One use of deep learning’s layered approach is to identify the relevant features of the data at ever-greater levels of abstraction. So, instead of looking at text as words or phrases, predetermined by the developer, a deep learning algorithm might first interpret the text as a series of characters, then look at the syllables, then look at the words, and so forth, until it has developed a sense for both the features and their relevance. Compared to statistical machine translation models, neural machine translation is both more efficient and more accurate.

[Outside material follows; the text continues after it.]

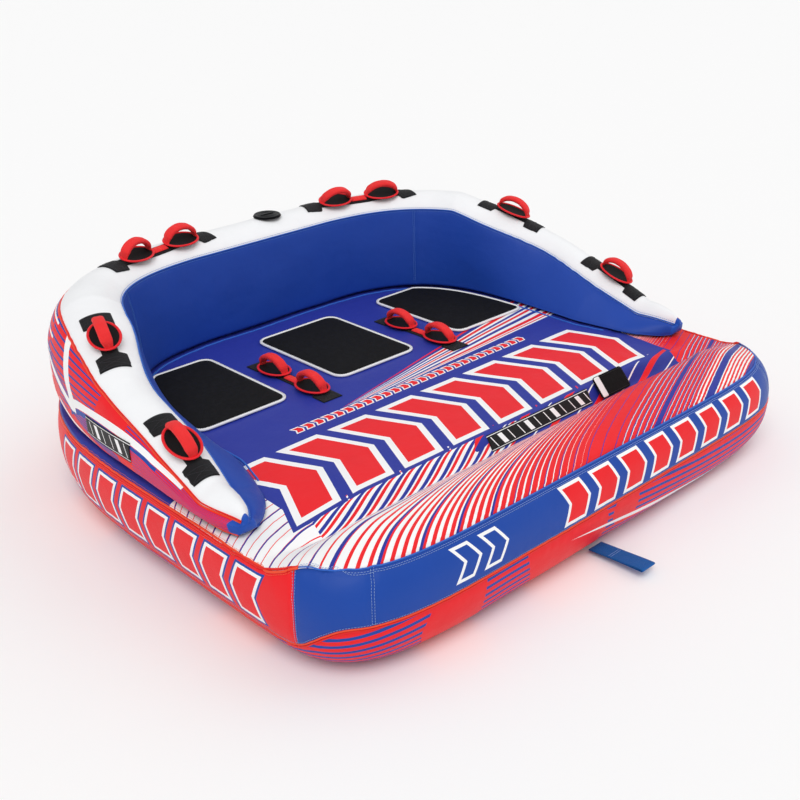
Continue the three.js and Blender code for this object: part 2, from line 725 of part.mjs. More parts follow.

Final Thoughts on Machine Translation & Ediscovery
In our increasingly globalized economy, the likelihood of encountering foreign-language content in ediscovery is ever greater. The cost of having humans translate all of that content can be enormous, sometimes prohibitively so. This cost is particularly difficult to bear when you know that much (if not most) of the translated content will turn out to be not only irrelevant, but obviously junk. Machine translation changes the equation, making it possible to quickly and accurately determine whether foreign-language content is likely to be relevant to the matter at hand. While this is currently not a substitute for the certified human translators required to generate translations suitable for use in court, machine translation is a powerful tool for focusing those valuable human translators on only the documents that matter.
This is the seventh post in our multi-part series covering the history of the Electronic Discovery Reference Model (EDRM), core technical ediscovery concepts, the technologies powering ediscovery (encryption, machine learning, transcoding, etc.); as well as the future of ediscovery. In our next post, we’ll walk through transcoding, or the process of converting information from one format to another. You can also get the ebook in full here.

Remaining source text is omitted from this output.